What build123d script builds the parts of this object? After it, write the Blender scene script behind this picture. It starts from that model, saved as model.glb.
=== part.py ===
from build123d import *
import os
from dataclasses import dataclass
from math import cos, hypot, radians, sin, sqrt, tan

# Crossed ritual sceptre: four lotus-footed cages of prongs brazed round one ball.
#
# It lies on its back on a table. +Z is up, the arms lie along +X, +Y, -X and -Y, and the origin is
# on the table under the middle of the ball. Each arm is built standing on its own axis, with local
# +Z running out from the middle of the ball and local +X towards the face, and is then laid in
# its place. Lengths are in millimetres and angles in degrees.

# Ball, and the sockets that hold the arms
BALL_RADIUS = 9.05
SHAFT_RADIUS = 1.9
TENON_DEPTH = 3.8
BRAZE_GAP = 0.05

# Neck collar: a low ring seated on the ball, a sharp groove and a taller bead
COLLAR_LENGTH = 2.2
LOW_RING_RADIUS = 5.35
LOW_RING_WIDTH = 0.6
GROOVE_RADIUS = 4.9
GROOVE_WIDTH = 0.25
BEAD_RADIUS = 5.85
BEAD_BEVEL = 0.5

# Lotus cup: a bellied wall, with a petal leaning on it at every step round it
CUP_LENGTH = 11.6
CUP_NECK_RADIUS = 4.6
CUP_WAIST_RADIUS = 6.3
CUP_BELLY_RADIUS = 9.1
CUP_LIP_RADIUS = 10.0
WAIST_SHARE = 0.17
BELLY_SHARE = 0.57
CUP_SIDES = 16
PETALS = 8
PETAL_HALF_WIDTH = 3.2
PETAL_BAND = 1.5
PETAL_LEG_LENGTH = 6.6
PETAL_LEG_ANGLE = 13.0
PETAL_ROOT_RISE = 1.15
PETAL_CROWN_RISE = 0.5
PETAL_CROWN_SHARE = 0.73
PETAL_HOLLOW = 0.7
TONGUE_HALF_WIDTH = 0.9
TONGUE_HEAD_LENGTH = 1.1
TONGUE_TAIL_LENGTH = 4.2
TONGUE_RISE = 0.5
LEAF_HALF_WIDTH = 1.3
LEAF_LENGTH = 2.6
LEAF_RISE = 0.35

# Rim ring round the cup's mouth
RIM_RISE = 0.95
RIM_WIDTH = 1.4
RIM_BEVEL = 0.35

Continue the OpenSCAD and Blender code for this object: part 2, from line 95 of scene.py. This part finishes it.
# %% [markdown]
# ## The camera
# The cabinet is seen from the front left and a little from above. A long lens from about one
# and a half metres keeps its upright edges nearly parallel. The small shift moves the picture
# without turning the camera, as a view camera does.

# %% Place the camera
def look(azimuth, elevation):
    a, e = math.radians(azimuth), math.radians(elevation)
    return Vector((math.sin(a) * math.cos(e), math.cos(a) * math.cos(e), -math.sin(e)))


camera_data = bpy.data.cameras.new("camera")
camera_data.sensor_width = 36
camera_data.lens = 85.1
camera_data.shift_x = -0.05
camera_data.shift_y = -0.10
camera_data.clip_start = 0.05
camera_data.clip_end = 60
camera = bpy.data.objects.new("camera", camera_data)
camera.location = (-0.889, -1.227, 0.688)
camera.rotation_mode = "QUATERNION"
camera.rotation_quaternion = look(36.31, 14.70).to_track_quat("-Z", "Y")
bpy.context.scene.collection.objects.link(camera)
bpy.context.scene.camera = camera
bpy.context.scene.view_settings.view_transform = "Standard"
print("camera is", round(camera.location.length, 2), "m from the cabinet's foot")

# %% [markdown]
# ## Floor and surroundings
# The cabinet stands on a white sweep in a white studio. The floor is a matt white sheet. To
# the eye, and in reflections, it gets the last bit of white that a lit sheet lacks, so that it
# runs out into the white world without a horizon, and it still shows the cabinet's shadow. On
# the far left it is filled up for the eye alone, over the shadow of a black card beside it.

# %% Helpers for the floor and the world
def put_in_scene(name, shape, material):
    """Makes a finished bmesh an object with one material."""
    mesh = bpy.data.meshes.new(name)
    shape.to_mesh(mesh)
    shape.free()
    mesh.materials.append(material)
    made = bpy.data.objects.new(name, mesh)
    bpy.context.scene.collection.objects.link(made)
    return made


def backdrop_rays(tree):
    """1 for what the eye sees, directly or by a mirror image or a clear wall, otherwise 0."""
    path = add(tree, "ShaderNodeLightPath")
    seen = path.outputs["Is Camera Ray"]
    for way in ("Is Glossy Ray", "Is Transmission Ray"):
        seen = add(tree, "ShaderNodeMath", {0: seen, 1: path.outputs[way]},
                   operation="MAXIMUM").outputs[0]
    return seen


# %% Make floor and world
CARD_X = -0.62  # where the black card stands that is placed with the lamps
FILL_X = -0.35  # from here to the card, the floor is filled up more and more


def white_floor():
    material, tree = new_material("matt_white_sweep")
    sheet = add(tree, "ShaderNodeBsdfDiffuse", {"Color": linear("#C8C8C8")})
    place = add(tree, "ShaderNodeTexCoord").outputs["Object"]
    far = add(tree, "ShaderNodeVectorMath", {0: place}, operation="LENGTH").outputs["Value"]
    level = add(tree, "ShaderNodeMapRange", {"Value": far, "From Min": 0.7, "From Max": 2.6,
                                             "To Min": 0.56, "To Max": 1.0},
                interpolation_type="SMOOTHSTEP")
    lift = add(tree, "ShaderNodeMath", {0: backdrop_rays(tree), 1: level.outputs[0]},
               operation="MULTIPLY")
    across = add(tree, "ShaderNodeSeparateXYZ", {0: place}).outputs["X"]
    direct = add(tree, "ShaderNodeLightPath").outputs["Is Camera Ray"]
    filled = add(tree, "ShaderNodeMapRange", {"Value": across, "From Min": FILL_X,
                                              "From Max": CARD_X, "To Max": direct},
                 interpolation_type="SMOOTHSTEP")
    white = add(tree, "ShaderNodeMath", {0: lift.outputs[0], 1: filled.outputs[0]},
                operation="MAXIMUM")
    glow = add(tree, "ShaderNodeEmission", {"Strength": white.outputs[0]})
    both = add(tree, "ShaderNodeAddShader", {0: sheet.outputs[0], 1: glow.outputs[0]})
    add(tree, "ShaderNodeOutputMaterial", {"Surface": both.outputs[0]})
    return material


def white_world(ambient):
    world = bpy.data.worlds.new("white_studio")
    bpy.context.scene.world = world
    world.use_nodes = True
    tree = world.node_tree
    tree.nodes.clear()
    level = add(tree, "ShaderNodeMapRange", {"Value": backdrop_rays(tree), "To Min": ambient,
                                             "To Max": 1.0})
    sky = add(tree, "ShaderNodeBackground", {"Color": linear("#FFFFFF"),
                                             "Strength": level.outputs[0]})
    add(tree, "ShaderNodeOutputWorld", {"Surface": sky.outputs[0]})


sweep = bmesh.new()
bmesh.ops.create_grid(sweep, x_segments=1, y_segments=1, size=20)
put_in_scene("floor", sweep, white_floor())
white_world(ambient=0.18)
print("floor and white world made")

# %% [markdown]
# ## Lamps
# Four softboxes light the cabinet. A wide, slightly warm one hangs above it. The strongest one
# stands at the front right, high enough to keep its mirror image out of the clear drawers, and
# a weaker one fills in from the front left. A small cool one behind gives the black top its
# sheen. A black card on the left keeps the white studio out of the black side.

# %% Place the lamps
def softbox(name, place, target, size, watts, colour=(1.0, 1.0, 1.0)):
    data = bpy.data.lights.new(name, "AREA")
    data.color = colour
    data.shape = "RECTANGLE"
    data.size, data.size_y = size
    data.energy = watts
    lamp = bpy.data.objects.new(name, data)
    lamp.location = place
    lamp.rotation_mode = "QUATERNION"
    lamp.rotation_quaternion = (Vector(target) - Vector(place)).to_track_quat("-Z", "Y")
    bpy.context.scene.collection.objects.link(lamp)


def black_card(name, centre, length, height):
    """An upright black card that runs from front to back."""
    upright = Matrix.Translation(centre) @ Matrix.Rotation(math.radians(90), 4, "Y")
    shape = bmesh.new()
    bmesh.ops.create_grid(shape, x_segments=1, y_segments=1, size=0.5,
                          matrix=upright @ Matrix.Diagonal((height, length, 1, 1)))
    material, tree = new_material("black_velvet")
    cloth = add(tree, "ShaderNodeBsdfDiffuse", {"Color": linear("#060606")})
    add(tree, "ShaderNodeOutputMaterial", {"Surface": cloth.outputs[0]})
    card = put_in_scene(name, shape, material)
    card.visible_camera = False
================
TASK STATEMENT:
Lines from the beginning of the data above through the line containing "from math import" are to be returned exactly, and no others.

EXERCISE ANSWER:
What build123d script builds the parts of this object? After it, write the Blender scene script behind this picture. It starts from that model, saved as model.glb.
=== part.py ===
from build123d import *
import os
from dataclasses import dataclass
from math import cos, hypot, radians, sin, sqrt, tan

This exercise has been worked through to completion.